WWW2026

A Simplex Approach to Synthetic Knowledge Graph Generation

Ana Alexandra Morim da Silva, Atul Bhopalsing Pundir, Michael Röder, Axel-Cyrille Ngonga Ngomo

摘要

The growing scale of knowledge graphs demands scalable systems for their subsequent processing. However, accurate benchmarking requires large knowledge graphs. While data-driven synthetic generators based on versioned datasets are promising to generate large realistic graphs, current approaches generate the graph at a triple level without considering higher-order structures. This work introduces SimplexKG, a simplex-based synthetic knowledge graph generator. Our approach analyzes d-dimensional simplices within input knowledge graphs and leverages the identified simplicial networks to generate a synthetic graph of arbitrary size.
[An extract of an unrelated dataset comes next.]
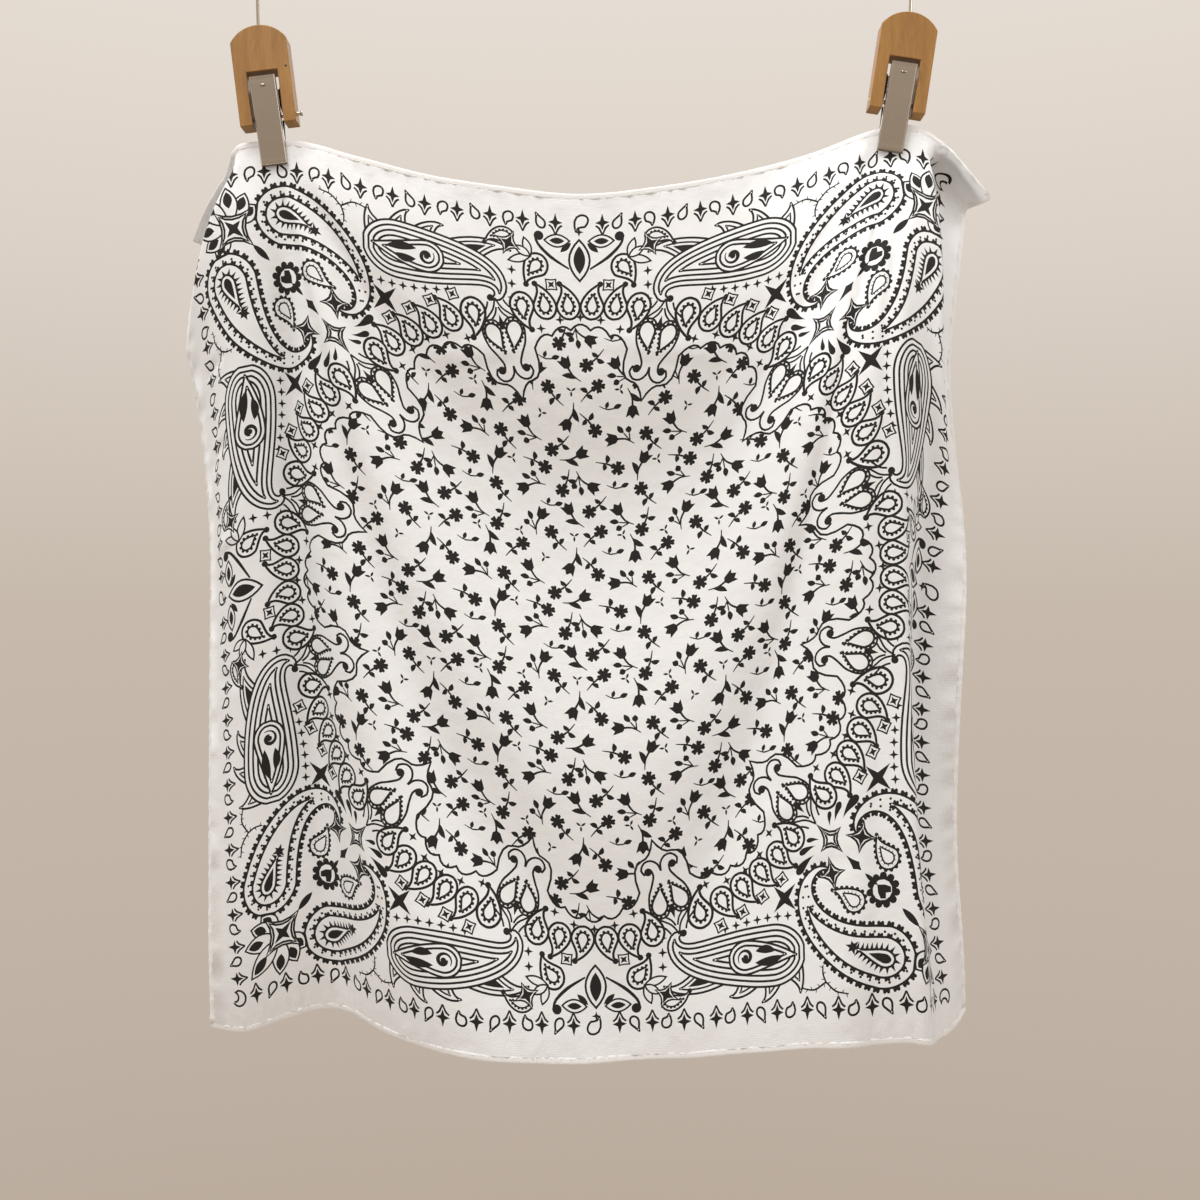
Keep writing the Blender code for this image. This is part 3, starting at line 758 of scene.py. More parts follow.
def heart_flower():
    """A scalloped ring about a heart on a short stem."""
    shapes = []
    for k in range(11):
        shapes += dot(turned((0, -8.3), k * 360 / 11), 2.3, 8)
    shapes += [(arc((0, 0), 8.2, 0, 342, 18), INK), (arc((0.2, 0.4), 6.0, 0, 330, 30), BARE)]
    for side in (-1, 1):
        half = ((0, -2.4), (side * 2.4, -4.6), (side * 4.6, -2.2), (side * 3.0, 1.4), (0, 4.8))
        shapes += filled(np.array(half))
    return shapes + filled(lens((0, 4.0), (0, 15.5), 2.8))


# What stands on the diagonal, from the corner inwards: one place each 16 mm, from both rows alike.
DIAGONAL_FIRST = 34.0
DIAGONAL_PITCH = 16.0


def diagonal():
    leaf_blade = filled(lens((0, -7), (0, 7), 4.2))
    blade = filled(bowed((0, -4.5), (2.8, 0), (0, 9.0), (-2.8, 0), pull=0.75))
    frame = frame_star(11.0, 9.4, 13.6, 0.12)
    framed = ring(frame) + ring(frame * 0.56)
    shapes = put(moon(), (-ROW, 0.0))
    for k, motif in enumerate((lotus(), leaf_blade, heart_flower(), blade, framed)):
        at = DIAGONAL_FIRST + DIAGONAL_PITCH * k
        shapes += on_spoke(motif, 45, (ROW - at) * math.sqrt(2))
    return shapes


# ---- the small flowers that fill the medallion
def blossom():
    petal = ((0, 0.50), (11, 0.90), (24, 1.0), (36, 0.86), (48, 1.0), (61, 0.90))
    return filled(np.array([turned((0, -4.6 * r), a + 72 * k) for k in range(5) for a, r in petal]))


def flower_sprig():
    """A blossom on a bent stem with two leaves; the stem runs along +y."""
    shapes = line(sweep(((0, 2), (0.6, 7.5), (2.8, 13.8)), step=3.0), 1.1, (1.2, 0.5)) + blossom()
    shapes += filled(lens((0.5, 7.4), (-4.4, 10.2), 3.0, bow=-0.7))
    return shapes + filled(lens((1.0, 9.2), (5.2, 6.8), 2.9, bow=0.7))


def tulip(stem):
    half = ((0, -5.0), (1.0, -3.8), (1.9, -2.6), (4.2, -3.8), (3.4, -1.0), (2.4, 2.2), (0, 3.6))
    cup = np.array(list(half) + [(-x, y) for x, y in half[-2:0:-1]])
    return line(sweep(stem, step=3.0), 1.1, (1.2, 0.5)) + filled(cup)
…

We explore whether leveraging higher-dimensional structures enhances the realism of synthetic graphs by evaluating the structure and the utility of the generated graphs. Our approach consistently outperforms 2 baseline generators and 6 variants of the state-of-the-art generator LEMMING in structural fidelity and triple store benchmarking scenarios across 3 datasets. Specifically, compared to the second-best approach, our graphs achieve a structuredness value up to 26.62 % closer to the target graph, while reducing the query throughput error by up to 6.59 % across storage solutions.